Take the example of opening the market for electrical power in Germany: that opening encouraged new providers on the market to offer price comparisons between the different electricity providers. In the latest versions of their web-based price comparison tools, you only have to enter 2 pieces of information: location and family size. Compared to the original versions, this is much more efficient and much more convenient for customers, including myself. However, consider what will be possible with the Internet of Things and connected devices like NEST? We can imagine that in the future, specific devices in the homes of families will be able to order electricity at the best price themselves without user interaction - and that will be even more convenient for end users. Ipv6, integrated sensors and cloud are the technical means and, just like Uber has disrupted the taxi business, once it is possible, someone will do it. Is comparing electricity prices a secured business model then?
Customer experience will be the differentiator for many companies.
Even though companies often have a good understanding of their current customers, they have difficulties anticipate customers’ future needs and behaviors. Companies rely less on the loyalty of their customers since competitive products are just one click away, and therefore companies have to find other ways to keep current customers and attract new ones. One possible route is to multiply the number of touchpoints with customers, while ensuring customer satisfaction is maximized on each of the touchpoints.
Now - what can you do?
Most IT roadmaps are currently based on typical business functions: sales, marketing and accounting. This results in the typical matrix views that have often been used in Enterprise Architecture for years: In Germany we use marketing application A, in France Application B. However, we need only one application, so we will try to consolidate. But this strategy leads to egalitarianism and thus primarily serves the efficiency paradigm, not the differentiation paradigm.
So you need a new IT framework: Primarily starting from the customer, and only after that, focus on business functions and other features, as explained in this article. By doing so, one can assess the IT landscape against customer journey requirements, and, per the example above, not just benchmarking your marketing application. That way you ensure differentiation rather than standardization. This is phase 1 (differentiation).
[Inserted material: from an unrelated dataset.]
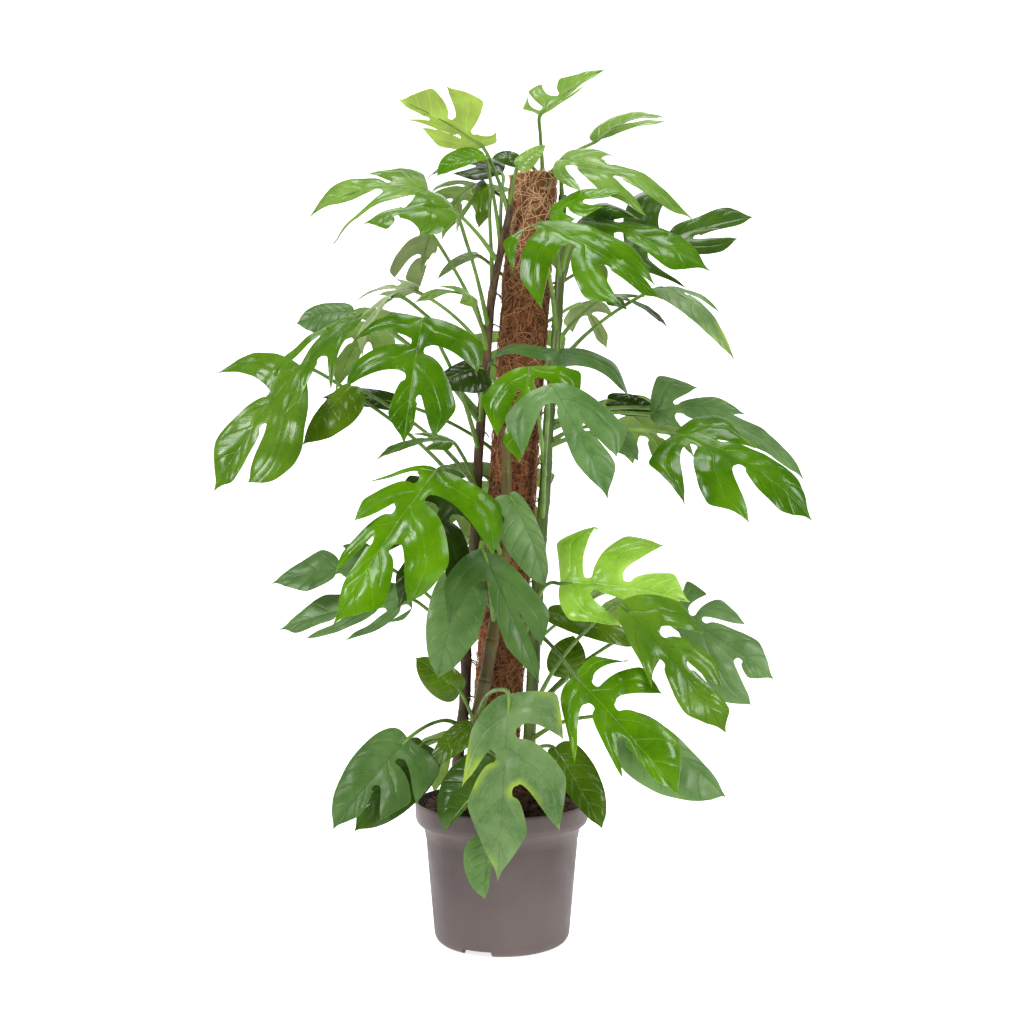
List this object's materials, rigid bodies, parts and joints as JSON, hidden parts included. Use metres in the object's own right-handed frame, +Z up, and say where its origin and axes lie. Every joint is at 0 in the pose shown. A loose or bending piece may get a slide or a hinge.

In Phase 2 (agility), you structure with a focus on business functions in order to define the performance framework for applications. Of course, you can’t be agile if you have too many applications in the portfolio: for example, 16 different time-recording systems. But that doesn’t mean you should only have one application that supports all business functions. It would be impossible to improve the marketing function of an application without impacting the sales function of the same application.
Business functions are therefore only the secondary breakdown characteristic. This serves the aim of agility: If the application is too large and supports many business functions, then a modification (new version, whatever), does not only impact one, but two or more business functions. Ideally, an application should not be so large as to impede changeability.
And finally, in Phase 3 (cost saving), the cost of production and time to market are relevant because this new and stronger form of customer orientation will be very costly itself. You have to save costs: All processes (and their supporting IT systems) that do not directly serve the customers are subject to this review. A great way to do so is to link customer touchpoints to those processes, which will result in an end-to-end customer journey. You will be able to understand exactly where you are in direct contact with your customer, and you will be able to understand steps and activities which do not provide value and can be streamlined.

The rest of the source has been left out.